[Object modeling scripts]
━━━━

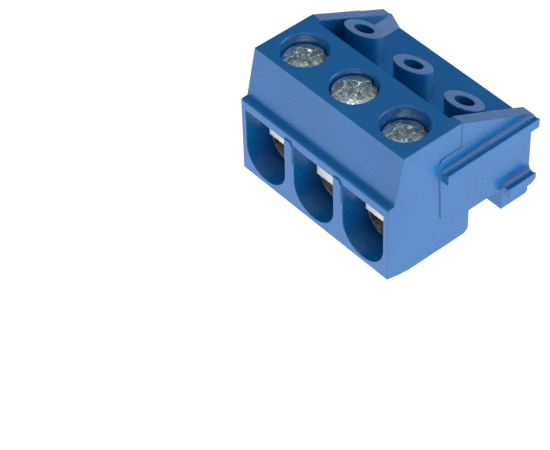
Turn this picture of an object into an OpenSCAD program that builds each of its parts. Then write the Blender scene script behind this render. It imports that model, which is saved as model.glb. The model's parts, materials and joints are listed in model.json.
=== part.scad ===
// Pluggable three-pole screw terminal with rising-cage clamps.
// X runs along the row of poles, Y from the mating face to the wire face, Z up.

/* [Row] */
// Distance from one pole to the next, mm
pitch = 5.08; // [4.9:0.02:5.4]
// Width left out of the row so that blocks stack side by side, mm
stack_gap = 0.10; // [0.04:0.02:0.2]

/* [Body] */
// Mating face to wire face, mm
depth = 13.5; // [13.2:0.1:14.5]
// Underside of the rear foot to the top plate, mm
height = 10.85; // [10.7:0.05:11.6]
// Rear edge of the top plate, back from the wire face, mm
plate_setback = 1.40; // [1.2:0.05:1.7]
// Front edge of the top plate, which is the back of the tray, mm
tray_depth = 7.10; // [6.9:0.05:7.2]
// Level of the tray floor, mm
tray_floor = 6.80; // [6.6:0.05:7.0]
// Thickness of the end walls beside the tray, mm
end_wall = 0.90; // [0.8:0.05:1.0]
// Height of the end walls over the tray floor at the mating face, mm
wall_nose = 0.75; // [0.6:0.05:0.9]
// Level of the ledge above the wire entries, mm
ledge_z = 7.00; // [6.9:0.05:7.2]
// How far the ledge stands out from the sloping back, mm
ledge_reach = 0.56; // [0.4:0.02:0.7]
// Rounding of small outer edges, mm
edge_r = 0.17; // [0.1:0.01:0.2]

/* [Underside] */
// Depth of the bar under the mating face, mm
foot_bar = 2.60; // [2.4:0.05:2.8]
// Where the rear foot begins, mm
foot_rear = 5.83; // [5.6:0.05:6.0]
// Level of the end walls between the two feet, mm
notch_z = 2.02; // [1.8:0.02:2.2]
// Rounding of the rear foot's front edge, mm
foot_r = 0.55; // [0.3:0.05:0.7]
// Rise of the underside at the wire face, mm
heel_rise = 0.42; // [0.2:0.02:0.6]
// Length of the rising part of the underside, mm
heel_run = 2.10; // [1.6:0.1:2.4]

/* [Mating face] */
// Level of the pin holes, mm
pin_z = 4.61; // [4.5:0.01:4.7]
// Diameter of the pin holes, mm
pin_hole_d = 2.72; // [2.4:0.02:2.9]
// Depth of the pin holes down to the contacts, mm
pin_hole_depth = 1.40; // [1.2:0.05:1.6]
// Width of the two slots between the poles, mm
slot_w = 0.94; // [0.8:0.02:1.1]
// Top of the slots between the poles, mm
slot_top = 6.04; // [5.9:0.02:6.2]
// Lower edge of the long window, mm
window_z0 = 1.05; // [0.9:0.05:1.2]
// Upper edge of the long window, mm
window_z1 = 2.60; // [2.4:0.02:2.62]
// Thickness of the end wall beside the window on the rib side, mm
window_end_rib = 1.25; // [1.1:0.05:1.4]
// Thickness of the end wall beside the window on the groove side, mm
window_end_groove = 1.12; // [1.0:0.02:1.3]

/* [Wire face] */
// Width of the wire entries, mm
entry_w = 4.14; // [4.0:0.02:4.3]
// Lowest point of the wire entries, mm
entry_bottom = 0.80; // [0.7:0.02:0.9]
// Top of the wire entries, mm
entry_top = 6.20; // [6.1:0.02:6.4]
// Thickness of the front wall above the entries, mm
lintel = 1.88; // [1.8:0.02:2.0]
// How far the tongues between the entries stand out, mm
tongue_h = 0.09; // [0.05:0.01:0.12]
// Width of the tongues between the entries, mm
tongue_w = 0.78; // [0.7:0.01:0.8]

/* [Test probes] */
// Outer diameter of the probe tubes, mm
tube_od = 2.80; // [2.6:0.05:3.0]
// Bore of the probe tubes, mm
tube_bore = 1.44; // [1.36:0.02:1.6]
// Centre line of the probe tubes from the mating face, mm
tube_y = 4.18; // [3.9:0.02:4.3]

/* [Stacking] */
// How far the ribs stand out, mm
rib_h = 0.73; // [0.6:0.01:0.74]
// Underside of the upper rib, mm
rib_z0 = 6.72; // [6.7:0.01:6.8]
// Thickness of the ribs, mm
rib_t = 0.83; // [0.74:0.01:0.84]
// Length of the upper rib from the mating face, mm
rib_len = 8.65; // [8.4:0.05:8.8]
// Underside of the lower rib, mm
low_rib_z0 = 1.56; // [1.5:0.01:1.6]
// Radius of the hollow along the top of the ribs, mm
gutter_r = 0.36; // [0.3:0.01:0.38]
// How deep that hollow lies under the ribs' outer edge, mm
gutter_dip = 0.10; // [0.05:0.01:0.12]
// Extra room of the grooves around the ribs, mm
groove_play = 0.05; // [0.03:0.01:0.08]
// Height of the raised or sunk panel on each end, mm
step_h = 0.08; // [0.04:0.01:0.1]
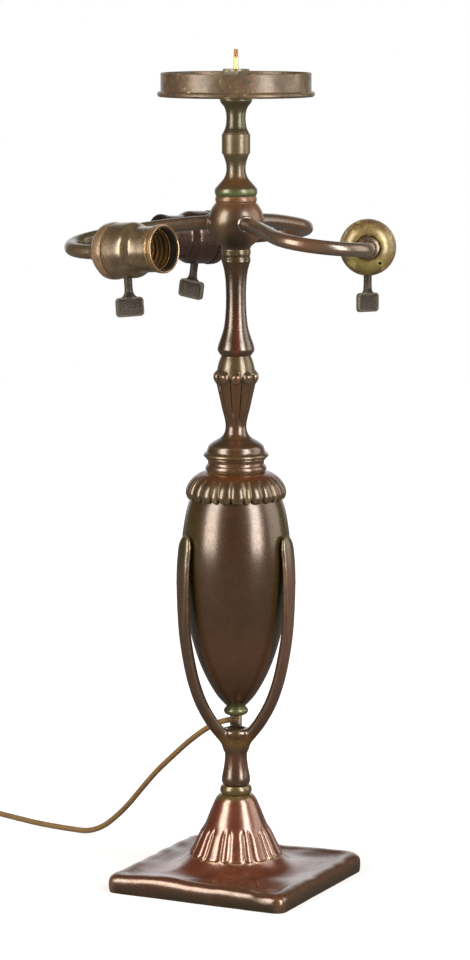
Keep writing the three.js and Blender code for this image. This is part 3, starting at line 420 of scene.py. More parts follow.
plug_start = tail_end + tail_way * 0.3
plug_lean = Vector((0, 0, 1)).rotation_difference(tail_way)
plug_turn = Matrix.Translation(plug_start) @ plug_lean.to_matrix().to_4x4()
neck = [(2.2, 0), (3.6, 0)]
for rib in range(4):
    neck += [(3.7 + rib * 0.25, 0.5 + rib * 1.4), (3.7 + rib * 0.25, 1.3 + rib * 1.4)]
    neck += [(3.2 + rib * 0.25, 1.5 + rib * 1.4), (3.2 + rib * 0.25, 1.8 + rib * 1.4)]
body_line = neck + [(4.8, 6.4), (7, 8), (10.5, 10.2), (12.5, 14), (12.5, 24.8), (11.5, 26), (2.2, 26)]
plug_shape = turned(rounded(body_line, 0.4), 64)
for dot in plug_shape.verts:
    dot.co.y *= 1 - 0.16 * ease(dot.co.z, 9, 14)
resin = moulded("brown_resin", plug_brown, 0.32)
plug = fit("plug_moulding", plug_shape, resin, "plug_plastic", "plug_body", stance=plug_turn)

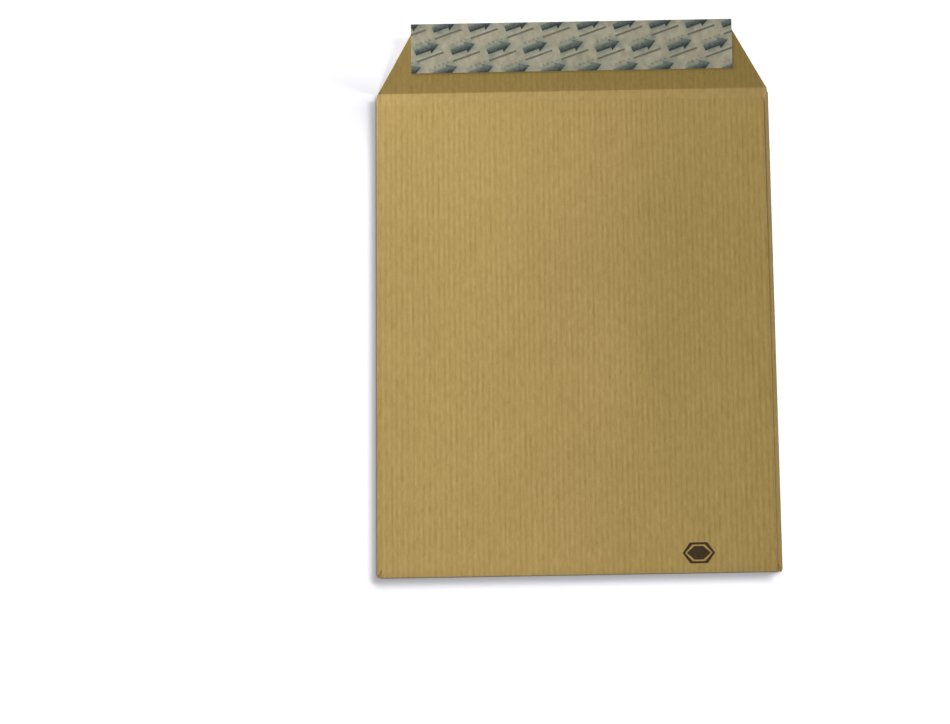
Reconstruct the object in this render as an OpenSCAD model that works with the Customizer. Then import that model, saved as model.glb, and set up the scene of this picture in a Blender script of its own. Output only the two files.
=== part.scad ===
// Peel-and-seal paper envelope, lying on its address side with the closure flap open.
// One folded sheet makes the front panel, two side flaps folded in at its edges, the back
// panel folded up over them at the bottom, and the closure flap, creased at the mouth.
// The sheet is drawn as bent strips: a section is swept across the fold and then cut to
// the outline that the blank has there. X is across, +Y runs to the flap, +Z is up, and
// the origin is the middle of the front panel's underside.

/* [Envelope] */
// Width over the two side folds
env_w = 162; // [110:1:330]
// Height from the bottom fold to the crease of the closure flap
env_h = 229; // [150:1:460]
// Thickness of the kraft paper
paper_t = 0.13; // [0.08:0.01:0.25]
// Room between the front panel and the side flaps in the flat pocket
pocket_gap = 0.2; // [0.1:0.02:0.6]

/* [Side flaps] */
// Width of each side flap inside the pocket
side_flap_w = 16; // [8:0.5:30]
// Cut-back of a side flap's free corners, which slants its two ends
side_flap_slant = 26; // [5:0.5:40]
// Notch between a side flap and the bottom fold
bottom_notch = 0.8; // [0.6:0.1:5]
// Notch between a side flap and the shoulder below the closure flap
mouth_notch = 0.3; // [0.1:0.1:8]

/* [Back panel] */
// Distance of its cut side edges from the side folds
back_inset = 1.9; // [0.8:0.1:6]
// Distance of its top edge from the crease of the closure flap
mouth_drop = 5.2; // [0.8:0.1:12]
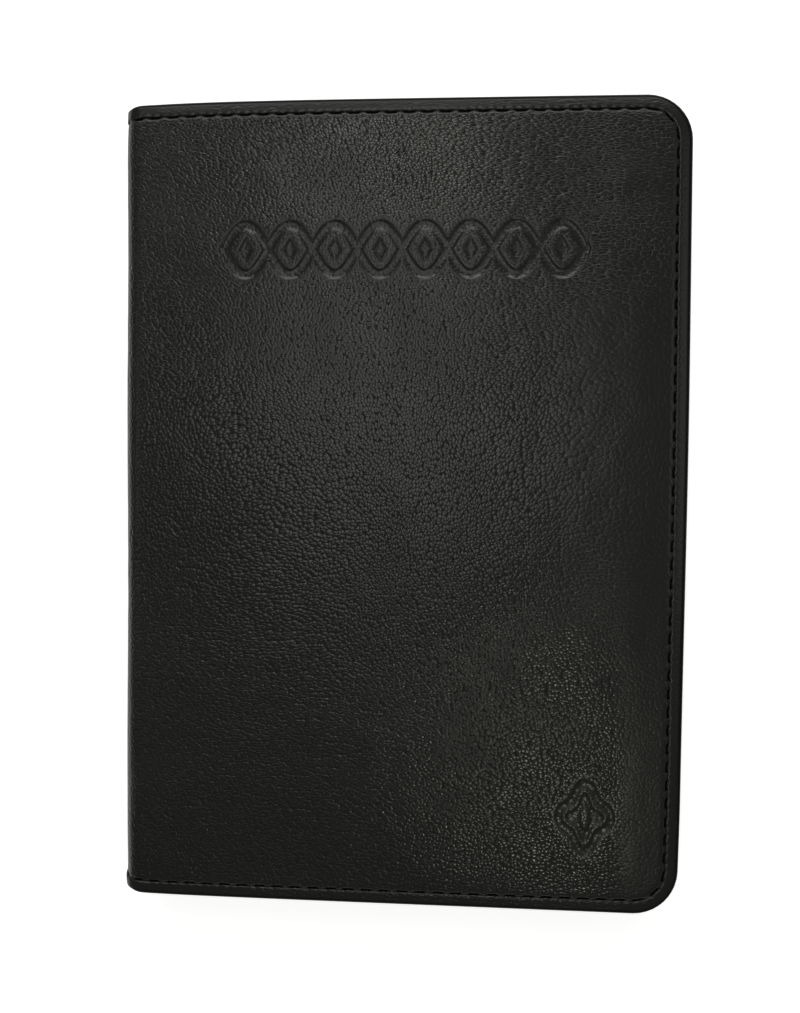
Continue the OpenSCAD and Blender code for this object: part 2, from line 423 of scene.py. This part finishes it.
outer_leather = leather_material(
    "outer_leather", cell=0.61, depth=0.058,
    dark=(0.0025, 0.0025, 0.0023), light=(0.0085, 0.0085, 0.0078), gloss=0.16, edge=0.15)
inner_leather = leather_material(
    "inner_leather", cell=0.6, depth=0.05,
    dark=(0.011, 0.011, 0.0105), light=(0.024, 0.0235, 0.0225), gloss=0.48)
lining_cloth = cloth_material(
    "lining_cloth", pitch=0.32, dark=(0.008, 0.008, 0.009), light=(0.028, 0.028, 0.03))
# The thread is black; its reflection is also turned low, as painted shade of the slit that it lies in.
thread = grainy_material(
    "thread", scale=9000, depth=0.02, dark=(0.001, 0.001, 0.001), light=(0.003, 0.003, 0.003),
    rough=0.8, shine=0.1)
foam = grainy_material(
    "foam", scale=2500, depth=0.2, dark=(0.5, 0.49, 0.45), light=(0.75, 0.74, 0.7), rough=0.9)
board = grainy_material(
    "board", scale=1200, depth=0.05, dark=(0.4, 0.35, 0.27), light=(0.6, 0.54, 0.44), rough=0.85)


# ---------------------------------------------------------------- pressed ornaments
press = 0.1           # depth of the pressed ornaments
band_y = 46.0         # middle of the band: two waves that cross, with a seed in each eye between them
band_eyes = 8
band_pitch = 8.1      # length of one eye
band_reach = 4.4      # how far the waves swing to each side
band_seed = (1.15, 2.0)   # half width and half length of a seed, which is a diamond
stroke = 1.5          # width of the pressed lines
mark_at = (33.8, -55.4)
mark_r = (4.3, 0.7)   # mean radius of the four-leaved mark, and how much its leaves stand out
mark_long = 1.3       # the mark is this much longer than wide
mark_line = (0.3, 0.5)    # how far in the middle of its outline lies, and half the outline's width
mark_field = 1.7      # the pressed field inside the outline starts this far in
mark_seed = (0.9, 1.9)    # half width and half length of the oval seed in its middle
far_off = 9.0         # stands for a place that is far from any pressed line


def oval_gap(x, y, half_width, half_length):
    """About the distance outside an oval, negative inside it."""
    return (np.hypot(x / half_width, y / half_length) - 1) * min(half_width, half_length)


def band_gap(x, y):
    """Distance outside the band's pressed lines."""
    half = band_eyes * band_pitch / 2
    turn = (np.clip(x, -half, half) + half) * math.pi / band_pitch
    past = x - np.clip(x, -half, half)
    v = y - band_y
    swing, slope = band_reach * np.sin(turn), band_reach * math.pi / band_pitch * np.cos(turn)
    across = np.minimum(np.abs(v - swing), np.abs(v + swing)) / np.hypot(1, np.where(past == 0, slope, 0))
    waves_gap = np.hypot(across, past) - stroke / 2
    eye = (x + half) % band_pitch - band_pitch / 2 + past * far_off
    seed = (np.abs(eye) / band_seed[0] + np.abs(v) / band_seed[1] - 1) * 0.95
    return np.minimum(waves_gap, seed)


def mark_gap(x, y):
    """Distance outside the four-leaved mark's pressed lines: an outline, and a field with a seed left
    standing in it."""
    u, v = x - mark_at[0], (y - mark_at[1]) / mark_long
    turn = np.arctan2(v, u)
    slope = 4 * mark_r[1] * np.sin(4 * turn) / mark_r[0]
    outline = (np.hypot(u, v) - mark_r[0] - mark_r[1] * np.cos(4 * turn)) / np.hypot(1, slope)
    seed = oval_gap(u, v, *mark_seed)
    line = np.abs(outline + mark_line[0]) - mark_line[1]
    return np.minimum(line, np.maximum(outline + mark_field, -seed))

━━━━

The required output is the exact run of lines from the beginning of the listing above to the line that contains "stack_gap = 0.10; // [0.04:0.02:0.2]", inclusive of both.

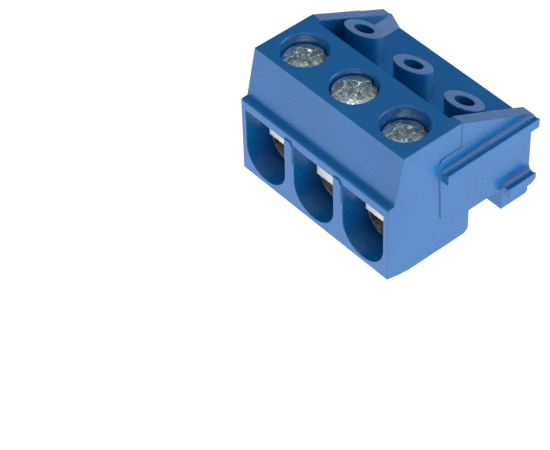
Turn this picture of an object into an OpenSCAD program that builds each of its parts. Then write the Blender scene script behind this render. It imports that model, which is saved as model.glb. The model's parts, materials and joints are listed in model.json.
=== part.scad ===
// Pluggable three-pole screw terminal with rising-cage clamps.
// X runs along the row of poles, Y from the mating face to the wire face, Z up.

/* [Row] */
// Distance from one pole to the next, mm
pitch = 5.08; // [4.9:0.02:5.4]
// Width left out of the row so that blocks stack side by side, mm
stack_gap = 0.10; // [0.04:0.02:0.2]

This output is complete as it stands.